Given instruction ▸ Everything from the line containing "Keep writing the" through the line containing "return finger, V(PIVOT_X" must be quoted exactly; everything else is left out.

Data for this task ▸
○ ○ ○ ○
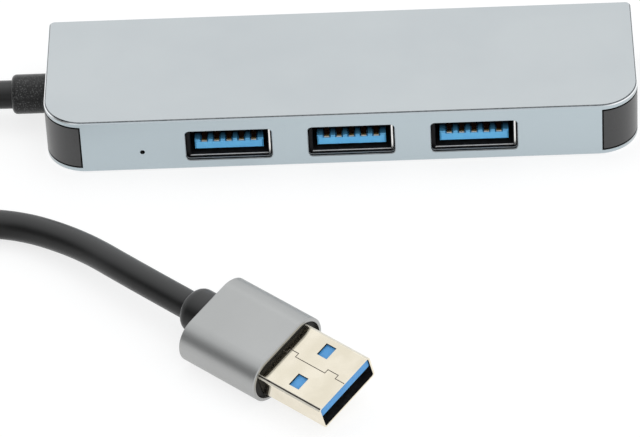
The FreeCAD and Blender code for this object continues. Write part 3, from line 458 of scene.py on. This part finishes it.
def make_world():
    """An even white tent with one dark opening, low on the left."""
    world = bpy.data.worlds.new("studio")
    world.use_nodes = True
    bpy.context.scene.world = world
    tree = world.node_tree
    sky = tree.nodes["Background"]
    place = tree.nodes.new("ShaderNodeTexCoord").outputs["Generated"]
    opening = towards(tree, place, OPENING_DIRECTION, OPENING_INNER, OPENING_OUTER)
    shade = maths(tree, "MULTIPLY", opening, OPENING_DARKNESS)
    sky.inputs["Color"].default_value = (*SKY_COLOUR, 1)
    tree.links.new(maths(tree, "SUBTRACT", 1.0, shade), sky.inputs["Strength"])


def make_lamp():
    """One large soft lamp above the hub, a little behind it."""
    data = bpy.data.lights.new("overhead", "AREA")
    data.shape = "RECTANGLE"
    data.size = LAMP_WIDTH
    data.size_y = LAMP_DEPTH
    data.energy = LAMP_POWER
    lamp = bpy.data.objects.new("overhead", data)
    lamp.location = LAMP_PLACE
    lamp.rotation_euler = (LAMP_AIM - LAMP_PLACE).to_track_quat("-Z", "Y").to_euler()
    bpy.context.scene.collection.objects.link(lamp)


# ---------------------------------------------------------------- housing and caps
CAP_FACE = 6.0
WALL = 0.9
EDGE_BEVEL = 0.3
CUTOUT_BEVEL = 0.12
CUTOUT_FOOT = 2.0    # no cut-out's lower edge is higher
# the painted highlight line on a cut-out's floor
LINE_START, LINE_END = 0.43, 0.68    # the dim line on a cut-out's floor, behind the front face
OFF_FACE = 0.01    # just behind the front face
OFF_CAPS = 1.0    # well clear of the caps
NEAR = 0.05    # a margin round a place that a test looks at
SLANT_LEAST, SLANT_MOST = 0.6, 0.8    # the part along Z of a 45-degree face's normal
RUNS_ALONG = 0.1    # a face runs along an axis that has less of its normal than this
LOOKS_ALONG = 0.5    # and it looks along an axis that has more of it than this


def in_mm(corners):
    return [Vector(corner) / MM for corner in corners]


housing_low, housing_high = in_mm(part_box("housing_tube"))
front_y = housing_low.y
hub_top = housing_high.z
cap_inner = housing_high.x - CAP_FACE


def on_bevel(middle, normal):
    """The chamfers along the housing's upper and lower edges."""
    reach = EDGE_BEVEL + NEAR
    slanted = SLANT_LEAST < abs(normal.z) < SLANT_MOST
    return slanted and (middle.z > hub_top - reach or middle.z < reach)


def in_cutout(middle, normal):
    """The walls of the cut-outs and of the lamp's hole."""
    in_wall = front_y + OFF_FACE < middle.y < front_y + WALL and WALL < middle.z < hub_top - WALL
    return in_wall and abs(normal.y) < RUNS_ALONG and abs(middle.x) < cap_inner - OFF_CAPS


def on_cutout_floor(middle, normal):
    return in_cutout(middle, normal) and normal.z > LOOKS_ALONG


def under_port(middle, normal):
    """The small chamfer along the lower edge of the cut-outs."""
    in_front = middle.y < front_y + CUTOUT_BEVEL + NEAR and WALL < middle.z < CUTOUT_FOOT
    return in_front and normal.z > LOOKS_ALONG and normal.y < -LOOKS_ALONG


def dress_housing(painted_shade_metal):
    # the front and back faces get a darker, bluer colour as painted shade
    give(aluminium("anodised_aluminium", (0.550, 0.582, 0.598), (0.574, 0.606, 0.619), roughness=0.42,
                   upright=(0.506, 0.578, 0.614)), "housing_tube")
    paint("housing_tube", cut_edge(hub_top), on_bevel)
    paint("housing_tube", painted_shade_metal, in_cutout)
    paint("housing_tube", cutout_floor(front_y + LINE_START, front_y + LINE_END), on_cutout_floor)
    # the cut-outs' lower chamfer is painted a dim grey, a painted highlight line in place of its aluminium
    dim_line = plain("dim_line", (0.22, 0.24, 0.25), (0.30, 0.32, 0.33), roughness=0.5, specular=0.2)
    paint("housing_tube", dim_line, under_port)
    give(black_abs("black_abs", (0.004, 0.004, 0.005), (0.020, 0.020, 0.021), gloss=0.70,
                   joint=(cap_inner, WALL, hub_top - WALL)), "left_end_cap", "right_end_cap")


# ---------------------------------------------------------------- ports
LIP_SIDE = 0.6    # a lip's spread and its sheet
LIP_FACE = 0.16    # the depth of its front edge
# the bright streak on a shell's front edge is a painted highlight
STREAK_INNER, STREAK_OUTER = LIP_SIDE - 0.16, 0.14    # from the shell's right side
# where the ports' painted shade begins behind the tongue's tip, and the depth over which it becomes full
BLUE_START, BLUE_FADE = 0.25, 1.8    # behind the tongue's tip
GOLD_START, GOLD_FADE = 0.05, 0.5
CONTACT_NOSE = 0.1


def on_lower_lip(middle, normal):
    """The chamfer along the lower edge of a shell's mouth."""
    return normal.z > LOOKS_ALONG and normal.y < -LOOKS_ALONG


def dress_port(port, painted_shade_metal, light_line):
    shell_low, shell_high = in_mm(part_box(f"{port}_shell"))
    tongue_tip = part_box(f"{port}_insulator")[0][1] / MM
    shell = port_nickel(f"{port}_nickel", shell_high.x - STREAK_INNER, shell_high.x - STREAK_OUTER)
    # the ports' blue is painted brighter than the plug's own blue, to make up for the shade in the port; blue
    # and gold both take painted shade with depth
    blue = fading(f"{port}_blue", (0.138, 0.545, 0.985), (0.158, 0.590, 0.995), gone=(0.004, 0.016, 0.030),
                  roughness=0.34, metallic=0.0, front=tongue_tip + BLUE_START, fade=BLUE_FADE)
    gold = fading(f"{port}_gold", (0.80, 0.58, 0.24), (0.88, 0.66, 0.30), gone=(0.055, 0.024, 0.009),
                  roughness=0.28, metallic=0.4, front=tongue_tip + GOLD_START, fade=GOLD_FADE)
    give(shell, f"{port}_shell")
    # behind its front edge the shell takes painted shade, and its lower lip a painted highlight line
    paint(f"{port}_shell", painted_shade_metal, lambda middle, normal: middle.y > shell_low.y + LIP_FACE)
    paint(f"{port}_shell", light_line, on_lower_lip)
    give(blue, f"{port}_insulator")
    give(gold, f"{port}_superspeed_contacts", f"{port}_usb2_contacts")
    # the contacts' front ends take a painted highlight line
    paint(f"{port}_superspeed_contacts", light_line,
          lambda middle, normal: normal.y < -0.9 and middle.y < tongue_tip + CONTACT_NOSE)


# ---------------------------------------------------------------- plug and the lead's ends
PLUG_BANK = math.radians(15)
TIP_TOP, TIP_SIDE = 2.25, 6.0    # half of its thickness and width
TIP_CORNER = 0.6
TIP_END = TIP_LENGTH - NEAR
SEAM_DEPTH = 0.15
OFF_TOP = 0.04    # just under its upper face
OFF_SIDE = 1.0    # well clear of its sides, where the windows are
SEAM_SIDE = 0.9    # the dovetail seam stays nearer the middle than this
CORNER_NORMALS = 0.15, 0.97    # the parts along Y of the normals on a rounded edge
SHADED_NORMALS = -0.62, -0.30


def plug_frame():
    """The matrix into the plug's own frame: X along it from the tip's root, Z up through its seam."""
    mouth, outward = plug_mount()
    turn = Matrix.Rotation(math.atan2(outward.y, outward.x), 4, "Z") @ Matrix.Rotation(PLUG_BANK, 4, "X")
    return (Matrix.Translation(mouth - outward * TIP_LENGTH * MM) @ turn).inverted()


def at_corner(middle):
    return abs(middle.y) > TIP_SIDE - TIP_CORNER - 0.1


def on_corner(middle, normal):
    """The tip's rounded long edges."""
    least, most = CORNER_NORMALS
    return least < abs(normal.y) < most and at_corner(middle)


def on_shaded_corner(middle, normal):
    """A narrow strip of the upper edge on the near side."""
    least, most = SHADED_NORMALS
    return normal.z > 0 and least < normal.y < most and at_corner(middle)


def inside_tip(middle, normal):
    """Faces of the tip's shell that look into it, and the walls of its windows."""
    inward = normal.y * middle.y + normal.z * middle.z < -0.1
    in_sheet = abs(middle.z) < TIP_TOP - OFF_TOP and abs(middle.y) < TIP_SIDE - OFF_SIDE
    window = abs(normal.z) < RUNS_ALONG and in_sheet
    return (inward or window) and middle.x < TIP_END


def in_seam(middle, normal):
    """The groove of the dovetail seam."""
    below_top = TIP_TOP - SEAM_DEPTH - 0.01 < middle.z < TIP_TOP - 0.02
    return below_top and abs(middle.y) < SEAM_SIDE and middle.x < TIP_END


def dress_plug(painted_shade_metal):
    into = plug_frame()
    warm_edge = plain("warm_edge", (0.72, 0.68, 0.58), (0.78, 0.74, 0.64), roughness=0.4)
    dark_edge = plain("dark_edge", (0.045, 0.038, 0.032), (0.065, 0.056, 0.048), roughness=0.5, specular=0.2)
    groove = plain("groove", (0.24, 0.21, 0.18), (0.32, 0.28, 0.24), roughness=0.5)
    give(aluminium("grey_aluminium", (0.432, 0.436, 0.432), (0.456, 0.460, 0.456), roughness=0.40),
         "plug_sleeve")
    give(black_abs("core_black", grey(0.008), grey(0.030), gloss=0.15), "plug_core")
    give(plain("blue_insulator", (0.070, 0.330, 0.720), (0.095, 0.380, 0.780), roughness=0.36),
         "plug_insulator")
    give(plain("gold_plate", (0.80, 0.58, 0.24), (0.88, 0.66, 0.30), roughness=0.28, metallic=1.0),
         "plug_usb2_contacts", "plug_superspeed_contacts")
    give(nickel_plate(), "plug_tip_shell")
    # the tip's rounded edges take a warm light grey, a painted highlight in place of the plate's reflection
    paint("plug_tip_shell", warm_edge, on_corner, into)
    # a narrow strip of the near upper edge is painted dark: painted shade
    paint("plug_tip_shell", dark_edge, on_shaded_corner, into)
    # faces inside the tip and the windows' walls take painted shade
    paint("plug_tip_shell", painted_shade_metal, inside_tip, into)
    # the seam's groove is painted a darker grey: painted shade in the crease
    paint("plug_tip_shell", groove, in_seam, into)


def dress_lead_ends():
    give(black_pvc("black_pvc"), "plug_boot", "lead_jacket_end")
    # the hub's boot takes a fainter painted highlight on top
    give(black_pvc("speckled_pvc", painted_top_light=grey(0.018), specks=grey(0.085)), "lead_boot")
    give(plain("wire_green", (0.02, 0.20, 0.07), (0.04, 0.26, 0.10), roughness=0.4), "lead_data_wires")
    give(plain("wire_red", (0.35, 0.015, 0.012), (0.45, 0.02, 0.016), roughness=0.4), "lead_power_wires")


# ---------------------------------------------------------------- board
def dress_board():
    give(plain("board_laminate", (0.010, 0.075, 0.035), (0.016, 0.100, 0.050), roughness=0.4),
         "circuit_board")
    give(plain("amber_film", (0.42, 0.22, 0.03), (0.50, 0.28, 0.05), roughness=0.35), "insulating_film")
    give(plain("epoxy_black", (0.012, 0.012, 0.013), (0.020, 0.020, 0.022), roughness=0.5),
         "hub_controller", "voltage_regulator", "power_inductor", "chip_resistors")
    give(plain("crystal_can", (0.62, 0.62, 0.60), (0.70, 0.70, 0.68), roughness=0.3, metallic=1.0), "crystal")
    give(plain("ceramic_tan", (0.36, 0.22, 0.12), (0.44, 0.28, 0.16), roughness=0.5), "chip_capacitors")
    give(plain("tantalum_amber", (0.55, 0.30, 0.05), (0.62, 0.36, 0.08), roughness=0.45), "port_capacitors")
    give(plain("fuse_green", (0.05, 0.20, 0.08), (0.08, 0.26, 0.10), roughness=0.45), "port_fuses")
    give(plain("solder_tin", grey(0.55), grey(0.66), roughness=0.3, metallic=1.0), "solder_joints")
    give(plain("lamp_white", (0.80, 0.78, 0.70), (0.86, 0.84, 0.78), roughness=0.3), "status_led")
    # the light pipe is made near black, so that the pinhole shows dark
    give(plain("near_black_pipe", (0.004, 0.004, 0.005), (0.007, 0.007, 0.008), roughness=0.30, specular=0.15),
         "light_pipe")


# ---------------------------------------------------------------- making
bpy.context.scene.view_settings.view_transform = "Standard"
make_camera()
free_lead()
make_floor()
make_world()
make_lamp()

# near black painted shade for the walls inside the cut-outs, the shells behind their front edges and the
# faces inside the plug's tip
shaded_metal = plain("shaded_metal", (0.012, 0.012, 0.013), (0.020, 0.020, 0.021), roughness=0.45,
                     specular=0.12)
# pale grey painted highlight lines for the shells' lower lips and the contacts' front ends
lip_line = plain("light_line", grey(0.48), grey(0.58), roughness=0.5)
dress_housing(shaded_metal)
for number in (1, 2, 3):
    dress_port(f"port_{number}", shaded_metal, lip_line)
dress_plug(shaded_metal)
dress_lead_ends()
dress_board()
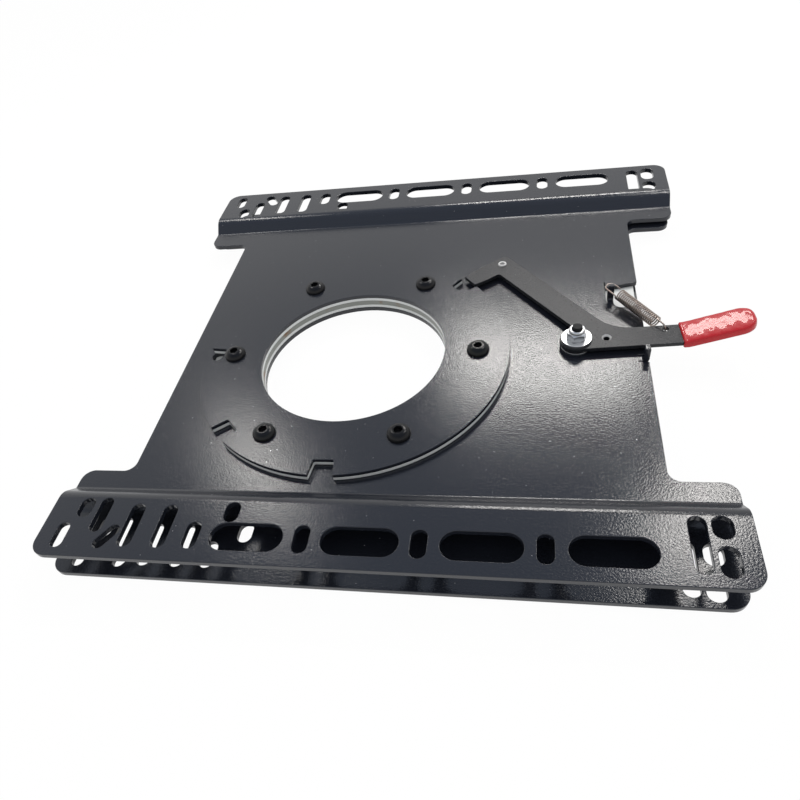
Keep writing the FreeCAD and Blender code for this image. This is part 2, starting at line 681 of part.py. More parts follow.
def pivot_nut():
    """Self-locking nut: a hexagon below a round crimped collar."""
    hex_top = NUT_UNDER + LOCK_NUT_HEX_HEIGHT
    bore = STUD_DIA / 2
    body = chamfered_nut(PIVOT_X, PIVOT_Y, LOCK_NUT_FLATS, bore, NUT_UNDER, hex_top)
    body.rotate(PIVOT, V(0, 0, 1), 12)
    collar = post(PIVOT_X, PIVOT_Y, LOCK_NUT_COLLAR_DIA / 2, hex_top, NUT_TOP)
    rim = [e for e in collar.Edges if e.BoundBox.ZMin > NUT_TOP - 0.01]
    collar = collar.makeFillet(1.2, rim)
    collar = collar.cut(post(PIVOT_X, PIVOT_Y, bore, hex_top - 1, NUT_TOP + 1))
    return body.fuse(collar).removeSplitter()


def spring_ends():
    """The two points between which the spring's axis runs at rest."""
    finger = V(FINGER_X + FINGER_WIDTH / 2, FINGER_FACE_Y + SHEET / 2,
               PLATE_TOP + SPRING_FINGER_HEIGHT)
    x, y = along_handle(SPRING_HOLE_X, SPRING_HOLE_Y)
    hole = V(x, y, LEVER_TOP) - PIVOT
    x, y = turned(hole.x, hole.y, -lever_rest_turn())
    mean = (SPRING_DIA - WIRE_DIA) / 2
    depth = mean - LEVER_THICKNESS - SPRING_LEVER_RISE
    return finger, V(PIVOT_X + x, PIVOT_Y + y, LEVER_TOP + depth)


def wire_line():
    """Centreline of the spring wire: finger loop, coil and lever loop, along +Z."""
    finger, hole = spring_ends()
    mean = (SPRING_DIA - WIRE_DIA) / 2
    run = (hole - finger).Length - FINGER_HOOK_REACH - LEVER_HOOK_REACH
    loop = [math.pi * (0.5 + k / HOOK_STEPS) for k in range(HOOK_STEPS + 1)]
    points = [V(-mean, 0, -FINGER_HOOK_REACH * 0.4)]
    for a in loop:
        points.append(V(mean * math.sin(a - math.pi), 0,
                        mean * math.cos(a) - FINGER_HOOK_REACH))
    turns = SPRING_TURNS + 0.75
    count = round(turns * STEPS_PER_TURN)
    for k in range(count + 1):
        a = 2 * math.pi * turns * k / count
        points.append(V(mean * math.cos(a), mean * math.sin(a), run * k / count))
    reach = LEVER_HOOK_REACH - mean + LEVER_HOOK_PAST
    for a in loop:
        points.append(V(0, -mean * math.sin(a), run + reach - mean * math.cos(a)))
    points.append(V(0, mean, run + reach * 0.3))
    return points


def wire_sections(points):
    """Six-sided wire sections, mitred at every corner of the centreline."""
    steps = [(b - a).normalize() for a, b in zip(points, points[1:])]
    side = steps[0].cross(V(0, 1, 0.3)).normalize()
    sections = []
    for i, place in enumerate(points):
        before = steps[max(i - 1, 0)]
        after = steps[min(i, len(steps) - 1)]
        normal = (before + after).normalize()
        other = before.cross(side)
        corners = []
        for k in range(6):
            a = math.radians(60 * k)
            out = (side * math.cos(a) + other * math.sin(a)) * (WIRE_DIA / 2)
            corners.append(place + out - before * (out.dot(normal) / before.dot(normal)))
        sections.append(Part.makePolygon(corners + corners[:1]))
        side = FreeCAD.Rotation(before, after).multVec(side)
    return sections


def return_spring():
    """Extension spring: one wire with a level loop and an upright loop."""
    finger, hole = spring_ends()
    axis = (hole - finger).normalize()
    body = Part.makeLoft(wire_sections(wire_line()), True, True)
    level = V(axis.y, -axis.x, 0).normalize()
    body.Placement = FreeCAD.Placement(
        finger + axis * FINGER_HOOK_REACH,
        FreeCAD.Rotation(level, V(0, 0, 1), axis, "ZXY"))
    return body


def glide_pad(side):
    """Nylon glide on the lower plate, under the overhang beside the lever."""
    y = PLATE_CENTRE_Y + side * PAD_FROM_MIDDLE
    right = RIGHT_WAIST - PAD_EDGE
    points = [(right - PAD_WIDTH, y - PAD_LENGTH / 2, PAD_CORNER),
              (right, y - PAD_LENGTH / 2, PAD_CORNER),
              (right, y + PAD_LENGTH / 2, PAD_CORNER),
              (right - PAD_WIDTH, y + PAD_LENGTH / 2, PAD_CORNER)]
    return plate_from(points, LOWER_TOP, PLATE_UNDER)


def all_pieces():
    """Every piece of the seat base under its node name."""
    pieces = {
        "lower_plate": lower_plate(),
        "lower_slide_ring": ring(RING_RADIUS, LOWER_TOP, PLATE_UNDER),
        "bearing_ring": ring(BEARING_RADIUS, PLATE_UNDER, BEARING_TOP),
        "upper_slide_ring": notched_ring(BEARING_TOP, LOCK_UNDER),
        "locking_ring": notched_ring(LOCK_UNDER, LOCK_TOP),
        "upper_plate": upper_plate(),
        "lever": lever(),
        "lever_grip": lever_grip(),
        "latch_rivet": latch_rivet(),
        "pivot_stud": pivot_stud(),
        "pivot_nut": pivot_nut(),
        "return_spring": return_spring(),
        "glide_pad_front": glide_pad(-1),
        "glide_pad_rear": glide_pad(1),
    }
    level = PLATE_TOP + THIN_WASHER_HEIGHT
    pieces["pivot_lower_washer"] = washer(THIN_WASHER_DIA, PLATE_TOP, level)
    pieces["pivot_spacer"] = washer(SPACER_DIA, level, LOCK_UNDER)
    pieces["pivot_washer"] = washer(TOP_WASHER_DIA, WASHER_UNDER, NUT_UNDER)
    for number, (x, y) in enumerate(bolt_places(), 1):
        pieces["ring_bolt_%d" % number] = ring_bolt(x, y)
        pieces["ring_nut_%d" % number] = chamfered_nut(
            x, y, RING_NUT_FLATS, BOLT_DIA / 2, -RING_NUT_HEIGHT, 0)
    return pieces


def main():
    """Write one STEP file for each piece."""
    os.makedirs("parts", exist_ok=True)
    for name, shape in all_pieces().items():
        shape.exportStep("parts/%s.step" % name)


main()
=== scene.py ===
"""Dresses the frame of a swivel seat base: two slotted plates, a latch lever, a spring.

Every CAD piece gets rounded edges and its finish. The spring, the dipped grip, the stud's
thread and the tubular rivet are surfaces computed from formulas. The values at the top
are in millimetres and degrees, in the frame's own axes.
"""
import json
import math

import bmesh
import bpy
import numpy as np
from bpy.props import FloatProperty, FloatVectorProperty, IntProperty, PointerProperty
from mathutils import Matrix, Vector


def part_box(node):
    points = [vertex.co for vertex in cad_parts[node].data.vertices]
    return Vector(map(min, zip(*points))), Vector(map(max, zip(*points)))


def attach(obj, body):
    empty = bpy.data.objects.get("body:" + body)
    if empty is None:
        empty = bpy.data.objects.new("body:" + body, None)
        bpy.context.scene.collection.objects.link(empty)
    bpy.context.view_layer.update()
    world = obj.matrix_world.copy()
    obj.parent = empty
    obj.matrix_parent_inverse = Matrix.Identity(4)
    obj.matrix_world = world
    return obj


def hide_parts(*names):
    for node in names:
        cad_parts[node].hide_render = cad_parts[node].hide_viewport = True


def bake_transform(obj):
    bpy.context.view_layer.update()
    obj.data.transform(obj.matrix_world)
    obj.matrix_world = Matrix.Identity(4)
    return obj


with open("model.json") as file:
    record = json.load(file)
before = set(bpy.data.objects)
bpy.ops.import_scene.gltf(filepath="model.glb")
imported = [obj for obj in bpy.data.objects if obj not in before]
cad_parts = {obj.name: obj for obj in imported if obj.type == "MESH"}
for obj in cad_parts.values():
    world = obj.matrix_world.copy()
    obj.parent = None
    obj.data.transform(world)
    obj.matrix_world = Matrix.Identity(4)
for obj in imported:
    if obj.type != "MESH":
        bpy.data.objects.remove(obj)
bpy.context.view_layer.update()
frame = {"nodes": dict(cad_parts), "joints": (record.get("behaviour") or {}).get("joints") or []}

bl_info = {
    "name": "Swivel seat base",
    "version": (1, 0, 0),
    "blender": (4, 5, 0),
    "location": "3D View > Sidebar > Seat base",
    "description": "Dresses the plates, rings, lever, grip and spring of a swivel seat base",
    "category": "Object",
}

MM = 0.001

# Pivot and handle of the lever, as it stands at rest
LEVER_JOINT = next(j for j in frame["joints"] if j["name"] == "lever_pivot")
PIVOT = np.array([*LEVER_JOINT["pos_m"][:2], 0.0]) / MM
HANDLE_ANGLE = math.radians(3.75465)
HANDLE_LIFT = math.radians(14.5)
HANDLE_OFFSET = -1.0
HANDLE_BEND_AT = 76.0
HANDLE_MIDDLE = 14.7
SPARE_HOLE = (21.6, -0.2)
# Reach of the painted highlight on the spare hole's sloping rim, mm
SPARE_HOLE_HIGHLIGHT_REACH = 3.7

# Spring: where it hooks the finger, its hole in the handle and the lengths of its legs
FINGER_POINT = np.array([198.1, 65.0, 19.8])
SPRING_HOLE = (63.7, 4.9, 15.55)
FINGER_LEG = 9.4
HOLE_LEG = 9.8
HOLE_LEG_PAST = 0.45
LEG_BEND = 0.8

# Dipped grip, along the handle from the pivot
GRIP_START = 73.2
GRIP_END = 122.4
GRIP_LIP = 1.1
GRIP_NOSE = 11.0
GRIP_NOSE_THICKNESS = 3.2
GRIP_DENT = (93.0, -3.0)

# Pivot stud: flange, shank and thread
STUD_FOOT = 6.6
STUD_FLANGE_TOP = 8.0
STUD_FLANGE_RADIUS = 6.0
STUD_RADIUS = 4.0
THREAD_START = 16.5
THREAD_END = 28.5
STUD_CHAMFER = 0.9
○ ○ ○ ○
Problem solution ▸
Keep writing the FreeCAD and Blender code for this image. This is part 2, starting at line 681 of part.py. More parts follow.
def pivot_nut():
    """Self-locking nut: a hexagon below a round crimped collar."""
    hex_top = NUT_UNDER + LOCK_NUT_HEX_HEIGHT
    bore = STUD_DIA / 2
    body = chamfered_nut(PIVOT_X, PIVOT_Y, LOCK_NUT_FLATS, bore, NUT_UNDER, hex_top)
    body.rotate(PIVOT, V(0, 0, 1), 12)
    collar = post(PIVOT_X, PIVOT_Y, LOCK_NUT_COLLAR_DIA / 2, hex_top, NUT_TOP)
    rim = [e for e in collar.Edges if e.BoundBox.ZMin > NUT_TOP - 0.01]
    collar = collar.makeFillet(1.2, rim)
    collar = collar.cut(post(PIVOT_X, PIVOT_Y, bore, hex_top - 1, NUT_TOP + 1))
    return body.fuse(collar).removeSplitter()


def spring_ends():
    """The two points between which the spring's axis runs at rest."""
    finger = V(FINGER_X + FINGER_WIDTH / 2, FINGER_FACE_Y + SHEET / 2,
               PLATE_TOP + SPRING_FINGER_HEIGHT)
    x, y = along_handle(SPRING_HOLE_X, SPRING_HOLE_Y)
    hole = V(x, y, LEVER_TOP) - PIVOT
    x, y = turned(hole.x, hole.y, -lever_rest_turn())
    mean = (SPRING_DIA - WIRE_DIA) / 2
    depth = mean - LEVER_THICKNESS - SPRING_LEVER_RISE
    return finger, V(PIVOT_X + x, PIVOT_Y + y, LEVER_TOP + depth)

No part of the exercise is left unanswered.